• Given problem
Reproduce each line of the material precisely.

• Material
-*-*-
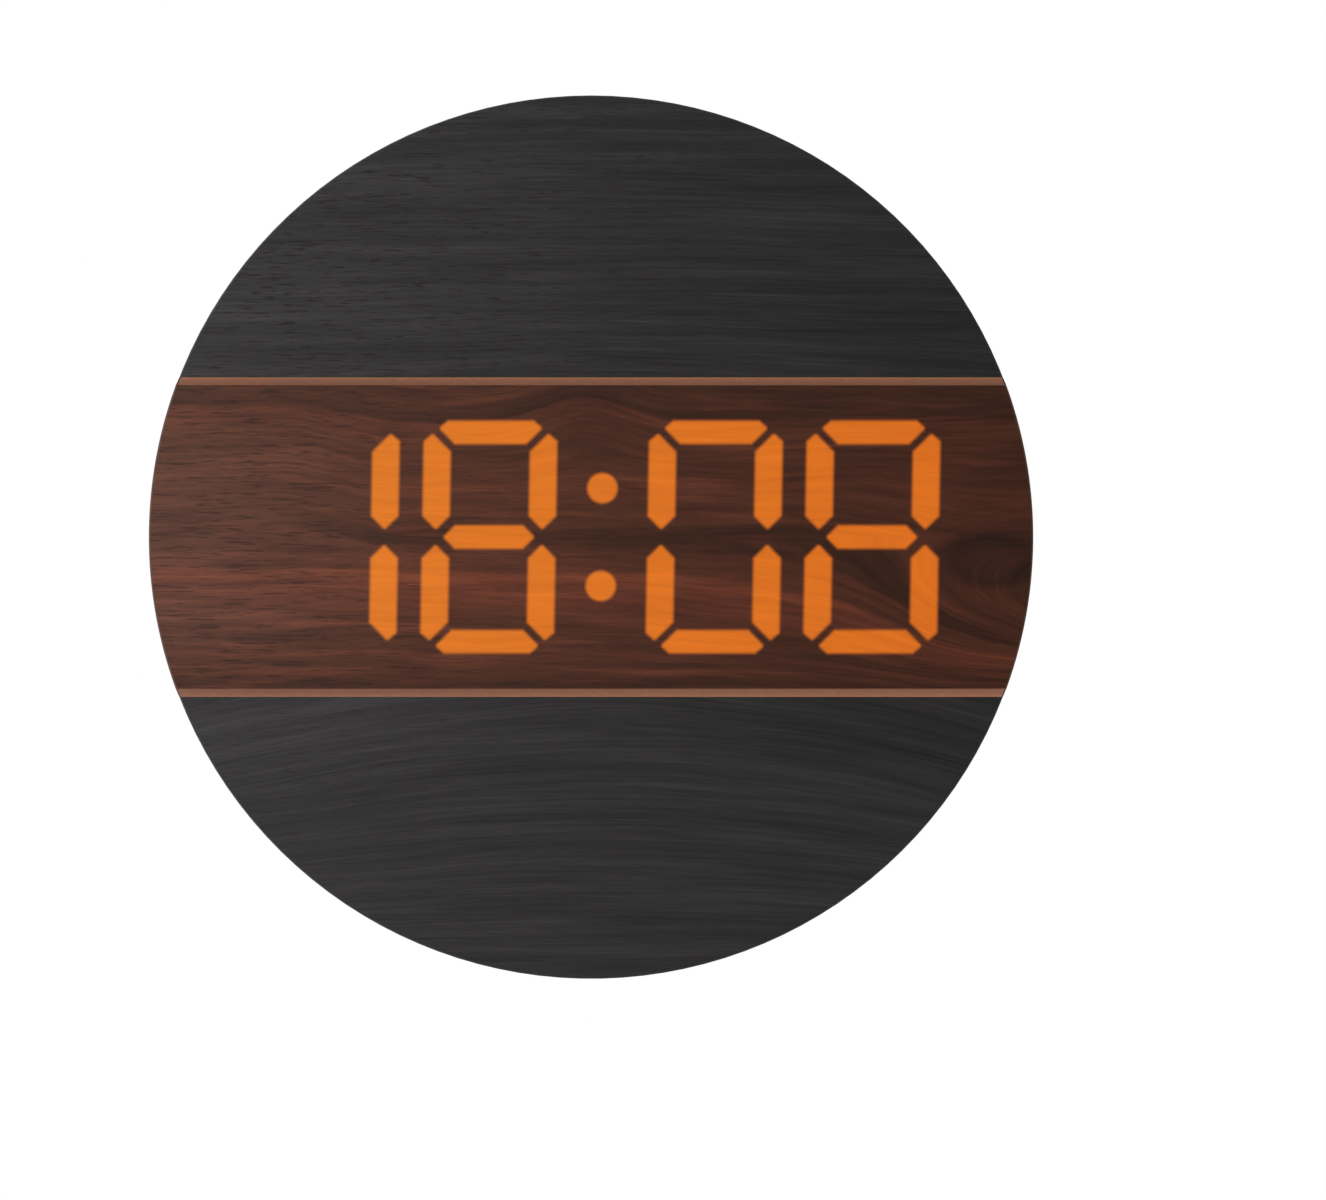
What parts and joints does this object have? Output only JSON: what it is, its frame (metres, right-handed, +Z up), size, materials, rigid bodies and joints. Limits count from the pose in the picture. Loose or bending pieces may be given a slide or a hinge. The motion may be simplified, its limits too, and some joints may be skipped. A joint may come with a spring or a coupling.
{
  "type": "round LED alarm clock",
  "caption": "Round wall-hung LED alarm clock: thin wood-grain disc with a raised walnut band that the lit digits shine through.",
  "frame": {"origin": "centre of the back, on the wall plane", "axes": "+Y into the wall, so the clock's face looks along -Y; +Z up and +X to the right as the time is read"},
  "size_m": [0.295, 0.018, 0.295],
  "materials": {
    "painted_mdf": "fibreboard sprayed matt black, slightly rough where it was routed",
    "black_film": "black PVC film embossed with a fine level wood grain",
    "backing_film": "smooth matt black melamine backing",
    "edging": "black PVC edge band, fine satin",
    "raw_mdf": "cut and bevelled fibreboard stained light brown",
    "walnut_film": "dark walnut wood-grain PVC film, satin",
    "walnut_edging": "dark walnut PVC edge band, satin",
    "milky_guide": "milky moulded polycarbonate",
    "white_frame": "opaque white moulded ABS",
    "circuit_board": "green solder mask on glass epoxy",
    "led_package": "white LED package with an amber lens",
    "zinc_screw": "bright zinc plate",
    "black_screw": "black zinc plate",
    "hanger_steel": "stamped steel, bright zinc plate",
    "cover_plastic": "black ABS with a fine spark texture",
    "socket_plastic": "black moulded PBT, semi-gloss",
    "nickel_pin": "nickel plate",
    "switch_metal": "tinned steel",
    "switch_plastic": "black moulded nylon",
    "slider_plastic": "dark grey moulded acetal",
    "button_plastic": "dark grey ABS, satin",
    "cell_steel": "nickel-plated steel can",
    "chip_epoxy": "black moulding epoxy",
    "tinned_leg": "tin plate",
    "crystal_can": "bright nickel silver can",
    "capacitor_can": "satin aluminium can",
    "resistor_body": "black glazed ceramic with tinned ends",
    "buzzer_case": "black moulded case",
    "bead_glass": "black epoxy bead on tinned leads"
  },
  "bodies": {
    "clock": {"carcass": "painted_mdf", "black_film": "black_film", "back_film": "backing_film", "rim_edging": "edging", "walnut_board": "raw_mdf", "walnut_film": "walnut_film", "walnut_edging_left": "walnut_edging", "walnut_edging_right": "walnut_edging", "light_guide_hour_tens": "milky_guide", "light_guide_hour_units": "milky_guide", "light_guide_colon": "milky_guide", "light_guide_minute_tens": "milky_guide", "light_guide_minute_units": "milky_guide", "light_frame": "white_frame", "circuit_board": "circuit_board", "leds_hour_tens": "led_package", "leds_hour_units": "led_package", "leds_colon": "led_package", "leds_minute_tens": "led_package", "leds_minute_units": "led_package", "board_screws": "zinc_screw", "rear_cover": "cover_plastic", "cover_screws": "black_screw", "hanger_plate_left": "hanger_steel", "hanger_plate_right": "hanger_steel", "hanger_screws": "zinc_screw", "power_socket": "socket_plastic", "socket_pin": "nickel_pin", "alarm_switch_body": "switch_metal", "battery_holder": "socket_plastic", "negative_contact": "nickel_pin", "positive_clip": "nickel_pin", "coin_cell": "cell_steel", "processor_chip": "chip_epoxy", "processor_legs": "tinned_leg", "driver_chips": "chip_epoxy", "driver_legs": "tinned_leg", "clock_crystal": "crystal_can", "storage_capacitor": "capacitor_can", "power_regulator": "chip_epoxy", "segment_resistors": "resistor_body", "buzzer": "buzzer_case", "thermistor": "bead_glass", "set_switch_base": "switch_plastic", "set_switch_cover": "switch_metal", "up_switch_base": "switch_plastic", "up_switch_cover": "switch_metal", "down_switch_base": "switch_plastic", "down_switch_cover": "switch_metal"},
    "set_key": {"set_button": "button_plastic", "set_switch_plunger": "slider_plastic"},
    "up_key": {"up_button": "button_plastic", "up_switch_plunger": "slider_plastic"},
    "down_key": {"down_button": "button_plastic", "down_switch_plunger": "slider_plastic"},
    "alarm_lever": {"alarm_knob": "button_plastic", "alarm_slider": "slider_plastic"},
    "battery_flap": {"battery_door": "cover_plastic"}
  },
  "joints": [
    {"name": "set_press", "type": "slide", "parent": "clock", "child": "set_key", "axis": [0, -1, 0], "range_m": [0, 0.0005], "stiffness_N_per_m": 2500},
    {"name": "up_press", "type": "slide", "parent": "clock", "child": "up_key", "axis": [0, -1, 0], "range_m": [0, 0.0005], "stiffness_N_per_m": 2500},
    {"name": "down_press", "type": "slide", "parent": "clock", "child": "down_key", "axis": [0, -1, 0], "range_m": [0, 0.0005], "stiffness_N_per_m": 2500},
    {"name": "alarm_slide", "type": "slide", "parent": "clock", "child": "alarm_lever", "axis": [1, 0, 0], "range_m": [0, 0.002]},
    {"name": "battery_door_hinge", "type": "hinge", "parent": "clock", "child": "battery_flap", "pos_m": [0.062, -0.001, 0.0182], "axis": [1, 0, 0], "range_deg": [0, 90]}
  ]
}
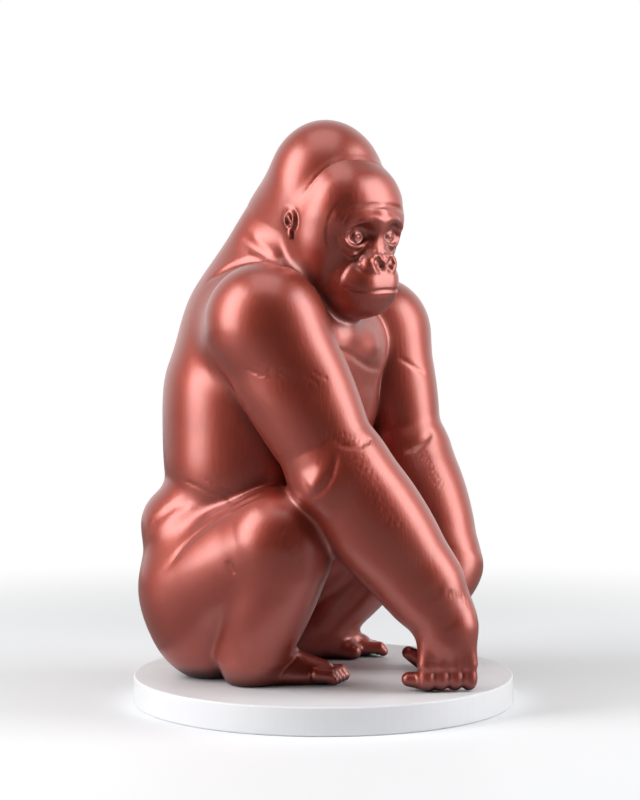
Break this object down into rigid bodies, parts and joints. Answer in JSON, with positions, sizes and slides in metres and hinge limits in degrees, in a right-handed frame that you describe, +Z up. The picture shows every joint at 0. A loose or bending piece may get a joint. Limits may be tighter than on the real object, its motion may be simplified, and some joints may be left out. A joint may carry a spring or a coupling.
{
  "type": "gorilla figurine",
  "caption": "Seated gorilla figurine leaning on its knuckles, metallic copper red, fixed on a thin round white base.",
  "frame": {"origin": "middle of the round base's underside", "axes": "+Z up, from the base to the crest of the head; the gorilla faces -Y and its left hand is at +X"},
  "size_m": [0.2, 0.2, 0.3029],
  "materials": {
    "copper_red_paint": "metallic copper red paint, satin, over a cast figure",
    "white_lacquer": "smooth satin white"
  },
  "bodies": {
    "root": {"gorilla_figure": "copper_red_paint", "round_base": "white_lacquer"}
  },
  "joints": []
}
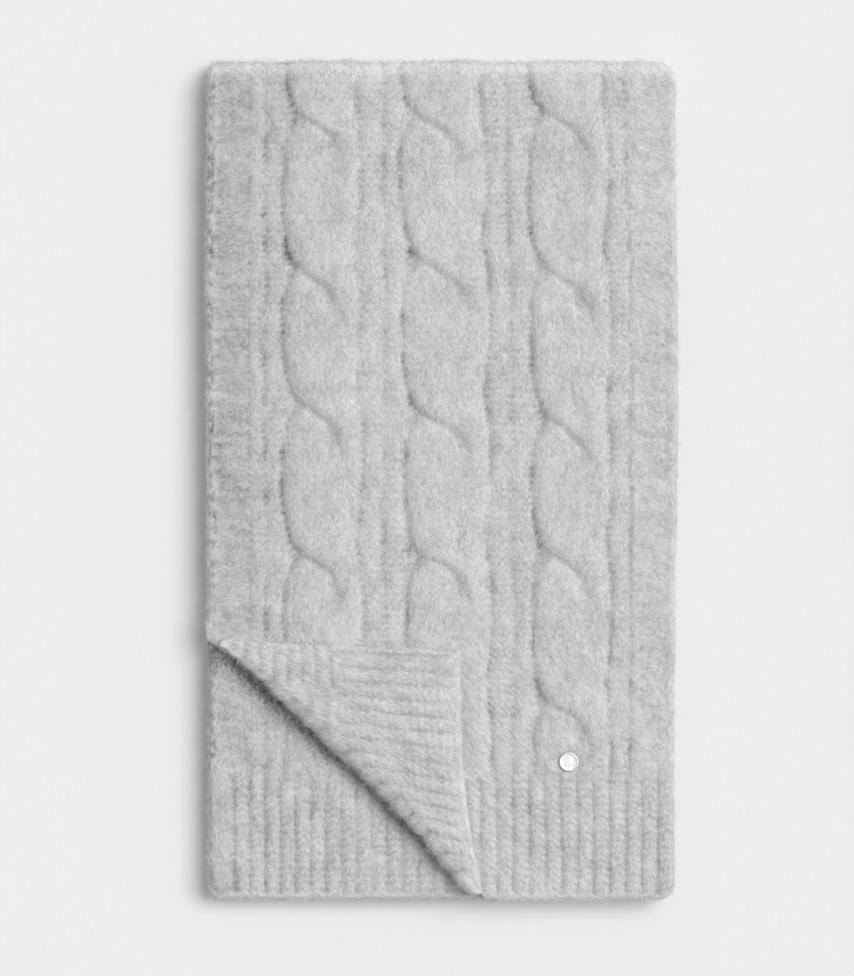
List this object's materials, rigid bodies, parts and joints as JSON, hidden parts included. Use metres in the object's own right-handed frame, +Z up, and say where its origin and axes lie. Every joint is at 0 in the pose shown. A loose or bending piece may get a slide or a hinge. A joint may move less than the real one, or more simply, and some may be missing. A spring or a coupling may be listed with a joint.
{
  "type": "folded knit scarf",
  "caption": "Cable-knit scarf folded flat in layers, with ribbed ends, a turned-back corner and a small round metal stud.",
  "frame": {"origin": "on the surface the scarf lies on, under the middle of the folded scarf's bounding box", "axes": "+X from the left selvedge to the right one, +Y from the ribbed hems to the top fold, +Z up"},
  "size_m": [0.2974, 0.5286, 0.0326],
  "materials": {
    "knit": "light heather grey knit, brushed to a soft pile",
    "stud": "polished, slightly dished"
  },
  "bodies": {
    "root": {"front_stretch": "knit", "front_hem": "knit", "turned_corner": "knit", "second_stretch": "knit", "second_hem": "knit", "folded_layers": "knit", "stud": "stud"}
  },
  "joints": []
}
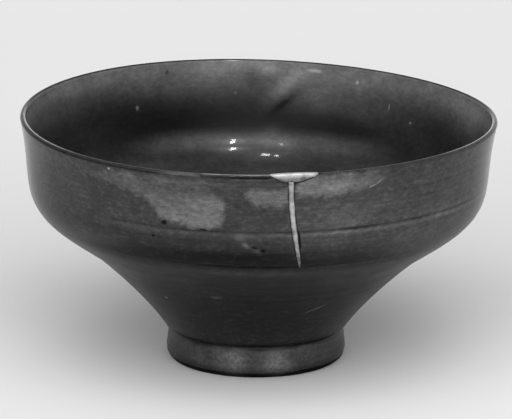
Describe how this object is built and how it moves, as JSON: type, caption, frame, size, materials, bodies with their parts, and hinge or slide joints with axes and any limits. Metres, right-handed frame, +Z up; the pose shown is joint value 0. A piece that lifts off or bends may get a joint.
-*-*-
• Right answer
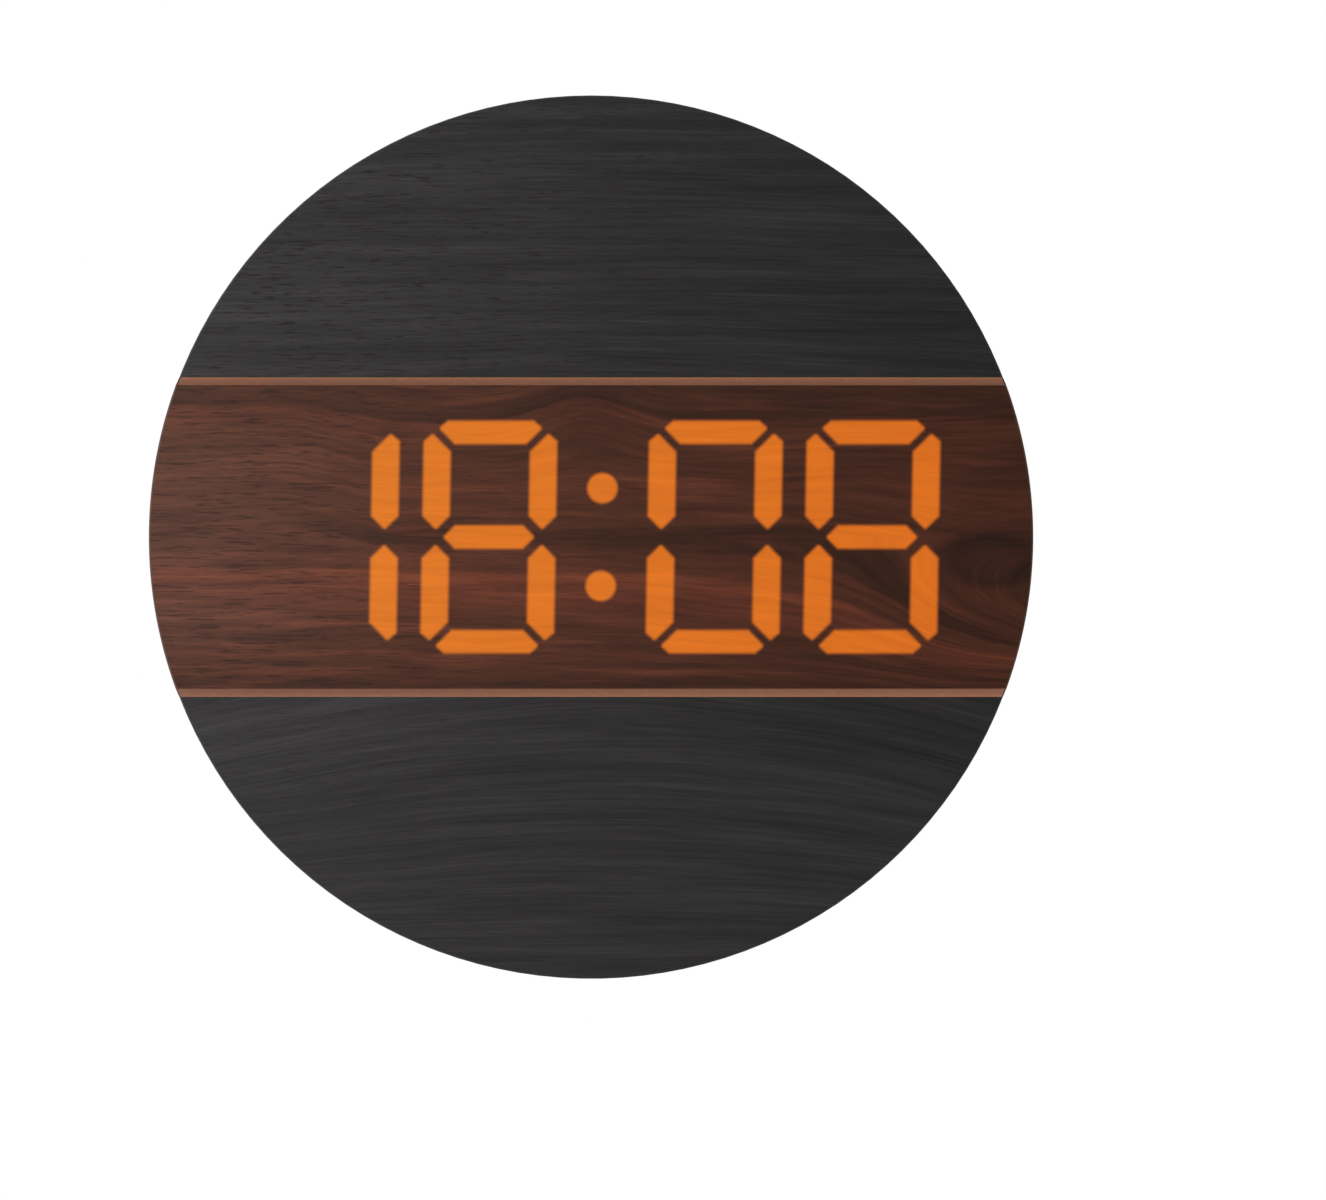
What parts and joints does this object have? Output only JSON: what it is, its frame (metres, right-handed, +Z up), size, materials, rigid bodies and joints. Limits count from the pose in the picture. Loose or bending pieces may be given a slide or a hinge. The motion may be simplified, its limits too, and some joints may be skipped. A joint may come with a spring or a coupling.
{
  "type": "round LED alarm clock",
  "caption": "Round wall-hung LED alarm clock: thin wood-grain disc with a raised walnut band that the lit digits shine through.",
  "frame": {"origin": "centre of the back, on the wall plane", "axes": "+Y into the wall, so the clock's face looks along -Y; +Z up and +X to the right as the time is read"},
  "size_m": [0.295, 0.018, 0.295],
  "materials": {
    "painted_mdf": "fibreboard sprayed matt black, slightly rough where it was routed",
    "black_film": "black PVC film embossed with a fine level wood grain",
    "backing_film": "smooth matt black melamine backing",
    "edging": "black PVC edge band, fine satin",
    "raw_mdf": "cut and bevelled fibreboard stained light brown",
    "walnut_film": "dark walnut wood-grain PVC film, satin",
    "walnut_edging": "dark walnut PVC edge band, satin",
    "milky_guide": "milky moulded polycarbonate",
    "white_frame": "opaque white moulded ABS",
    "circuit_board": "green solder mask on glass epoxy",
    "led_package": "white LED package with an amber lens",
    "zinc_screw": "bright zinc plate",
    "black_screw": "black zinc plate",
    "hanger_steel": "stamped steel, bright zinc plate",
    "cover_plastic": "black ABS with a fine spark texture",
    "socket_plastic": "black moulded PBT, semi-gloss",
    "nickel_pin": "nickel plate",
    "switch_metal": "tinned steel",
    "switch_plastic": "black moulded nylon",
    "slider_plastic": "dark grey moulded acetal",
    "button_plastic": "dark grey ABS, satin",
    "cell_steel": "nickel-plated steel can",
    "chip_epoxy": "black moulding epoxy",
    "tinned_leg": "tin plate",
    "crystal_can": "bright nickel silver can",
    "capacitor_can": "satin aluminium can",
    "resistor_body": "black glazed ceramic with tinned ends",
    "buzzer_case": "black moulded case",
    "bead_glass": "black epoxy bead on tinned leads"
  },
  "bodies": {
    "clock": {"carcass": "painted_mdf", "black_film": "black_film", "back_film": "backing_film", "rim_edging": "edging", "walnut_board": "raw_mdf", "walnut_film": "walnut_film", "walnut_edging_left": "walnut_edging", "walnut_edging_right": "walnut_edging", "light_guide_hour_tens": "milky_guide", "light_guide_hour_units": "milky_guide", "light_guide_colon": "milky_guide", "light_guide_minute_tens": "milky_guide", "light_guide_minute_units": "milky_guide", "light_frame": "white_frame", "circuit_board": "circuit_board", "leds_hour_tens": "led_package", "leds_hour_units": "led_package", "leds_colon": "led_package", "leds_minute_tens": "led_package", "leds_minute_units": "led_package", "board_screws": "zinc_screw", "rear_cover": "cover_plastic", "cover_screws": "black_screw", "hanger_plate_left": "hanger_steel", "hanger_plate_right": "hanger_steel", "hanger_screws": "zinc_screw", "power_socket": "socket_plastic", "socket_pin": "nickel_pin", "alarm_switch_body": "switch_metal", "battery_holder": "socket_plastic", "negative_contact": "nickel_pin", "positive_clip": "nickel_pin", "coin_cell": "cell_steel", "processor_chip": "chip_epoxy", "processor_legs": "tinned_leg", "driver_chips": "chip_epoxy", "driver_legs": "tinned_leg", "clock_crystal": "crystal_can", "storage_capacitor": "capacitor_can", "power_regulator": "chip_epoxy", "segment_resistors": "resistor_body", "buzzer": "buzzer_case", "thermistor": "bead_glass", "set_switch_base": "switch_plastic", "set_switch_cover": "switch_metal", "up_switch_base": "switch_plastic", "up_switch_cover": "switch_metal", "down_switch_base": "switch_plastic", "down_switch_cover": "switch_metal"},
    "set_key": {"set_button": "button_plastic", "set_switch_plunger": "slider_plastic"},
    "up_key": {"up_button": "button_plastic", "up_switch_plunger": "slider_plastic"},
    "down_key": {"down_button": "button_plastic", "down_switch_plunger": "slider_plastic"},
    "alarm_lever": {"alarm_knob": "button_plastic", "alarm_slider": "slider_plastic"},
    "battery_flap": {"battery_door": "cover_plastic"}
  },
  "joints": [
    {"name": "set_press", "type": "slide", "parent": "clock", "child": "set_key", "axis": [0, -1, 0], "range_m": [0, 0.0005], "stiffness_N_per_m": 2500},
    {"name": "up_press", "type": "slide", "parent": "clock", "child": "up_key", "axis": [0, -1, 0], "range_m": [0, 0.0005], "stiffness_N_per_m": 2500},
    {"name": "down_press", "type": "slide", "parent": "clock", "child": "down_key", "axis": [0, -1, 0], "range_m": [0, 0.0005], "stiffness_N_per_m": 2500},
    {"name": "alarm_slide", "type": "slide", "parent": "clock", "child": "alarm_lever", "axis": [1, 0, 0], "range_m": [0, 0.002]},
    {"name": "battery_door_hinge", "type": "hinge", "parent": "clock", "child": "battery_flap", "pos_m": [0.062, -0.001, 0.0182], "axis": [1, 0, 0], "range_deg": [0, 90]}
  ]
}
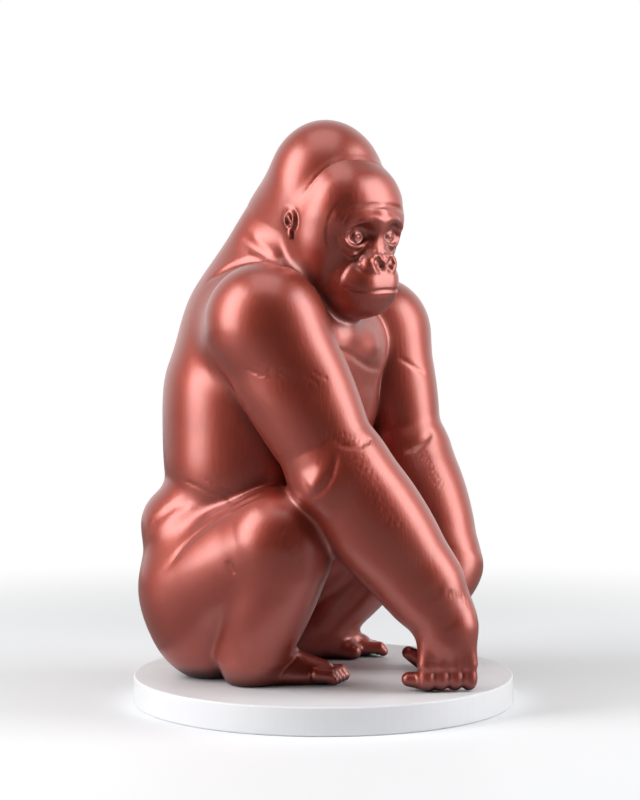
Break this object down into rigid bodies, parts and joints. Answer in JSON, with positions, sizes and slides in metres and hinge limits in degrees, in a right-handed frame that you describe, +Z up. The picture shows every joint at 0. A loose or bending piece may get a joint. Limits may be tighter than on the real object, its motion may be simplified, and some joints may be left out. A joint may carry a spring or a coupling.
{
  "type": "gorilla figurine",
  "caption": "Seated gorilla figurine leaning on its knuckles, metallic copper red, fixed on a thin round white base.",
  "frame": {"origin": "middle of the round base's underside", "axes": "+Z up, from the base to the crest of the head; the gorilla faces -Y and its left hand is at +X"},
  "size_m": [0.2, 0.2, 0.3029],
  "materials": {
    "copper_red_paint": "metallic copper red paint, satin, over a cast figure",
    "white_lacquer": "smooth satin white"
  },
  "bodies": {
    "root": {"gorilla_figure": "copper_red_paint", "round_base": "white_lacquer"}
  },
  "joints": []
}
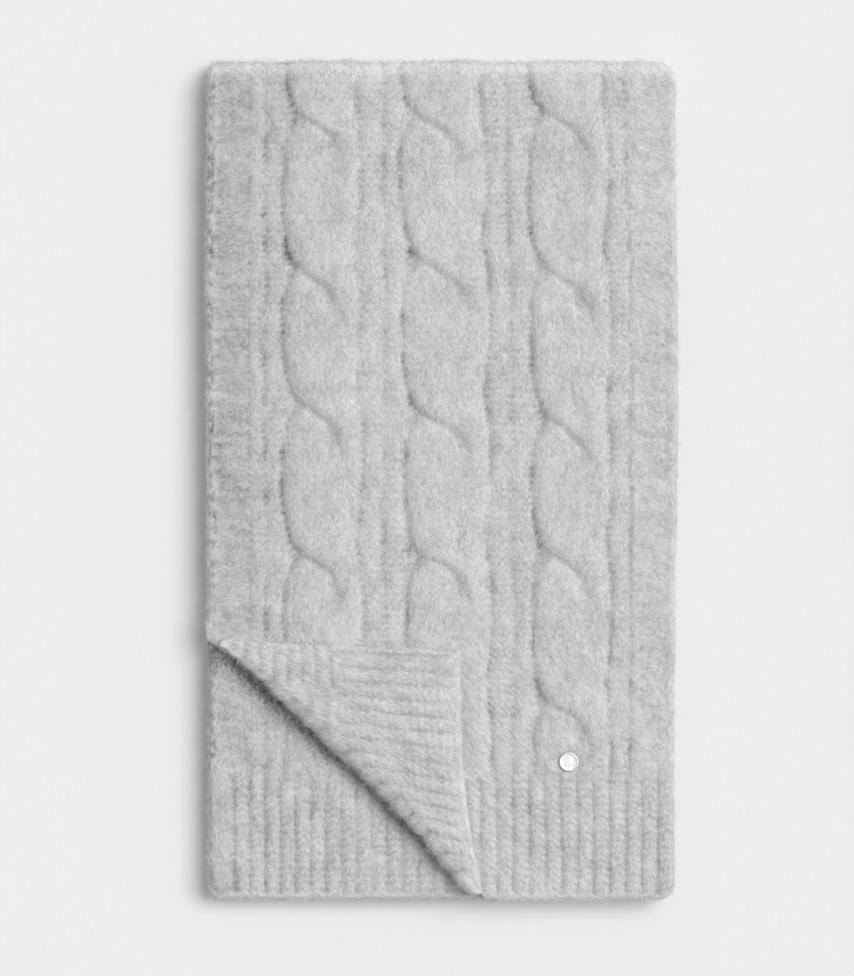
List this object's materials, rigid bodies, parts and joints as JSON, hidden parts included. Use metres in the object's own right-handed frame, +Z up, and say where its origin and axes lie. Every joint is at 0 in the pose shown. A loose or bending piece may get a slide or a hinge. A joint may move less than the real one, or more simply, and some may be missing. A spring or a coupling may be listed with a joint.
{
  "type": "folded knit scarf",
  "caption": "Cable-knit scarf folded flat in layers, with ribbed ends, a turned-back corner and a small round metal stud.",
  "frame": {"origin": "on the surface the scarf lies on, under the middle of the folded scarf's bounding box", "axes": "+X from the left selvedge to the right one, +Y from the ribbed hems to the top fold, +Z up"},
  "size_m": [0.2974, 0.5286, 0.0326],
  "materials": {
    "knit": "light heather grey knit, brushed to a soft pile",
    "stud": "polished, slightly dished"
  },
  "bodies": {
    "root": {"front_stretch": "knit", "front_hem": "knit", "turned_corner": "knit", "second_stretch": "knit", "second_hem": "knit", "folded_layers": "knit", "stud": "stud"}
  },
  "joints": []
}
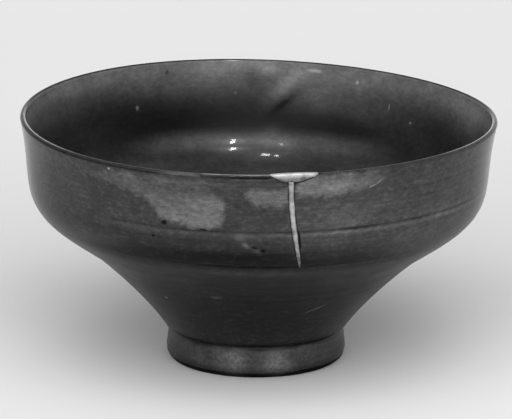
Describe how this object is built and how it moves, as JSON: type, caption, frame, size, materials, bodies with their parts, and hinge or slide joints with axes and any limits. Metres, right-handed frame, +Z up; the pose shown is joint value 0. A piece that lifts off or bends may get a joint.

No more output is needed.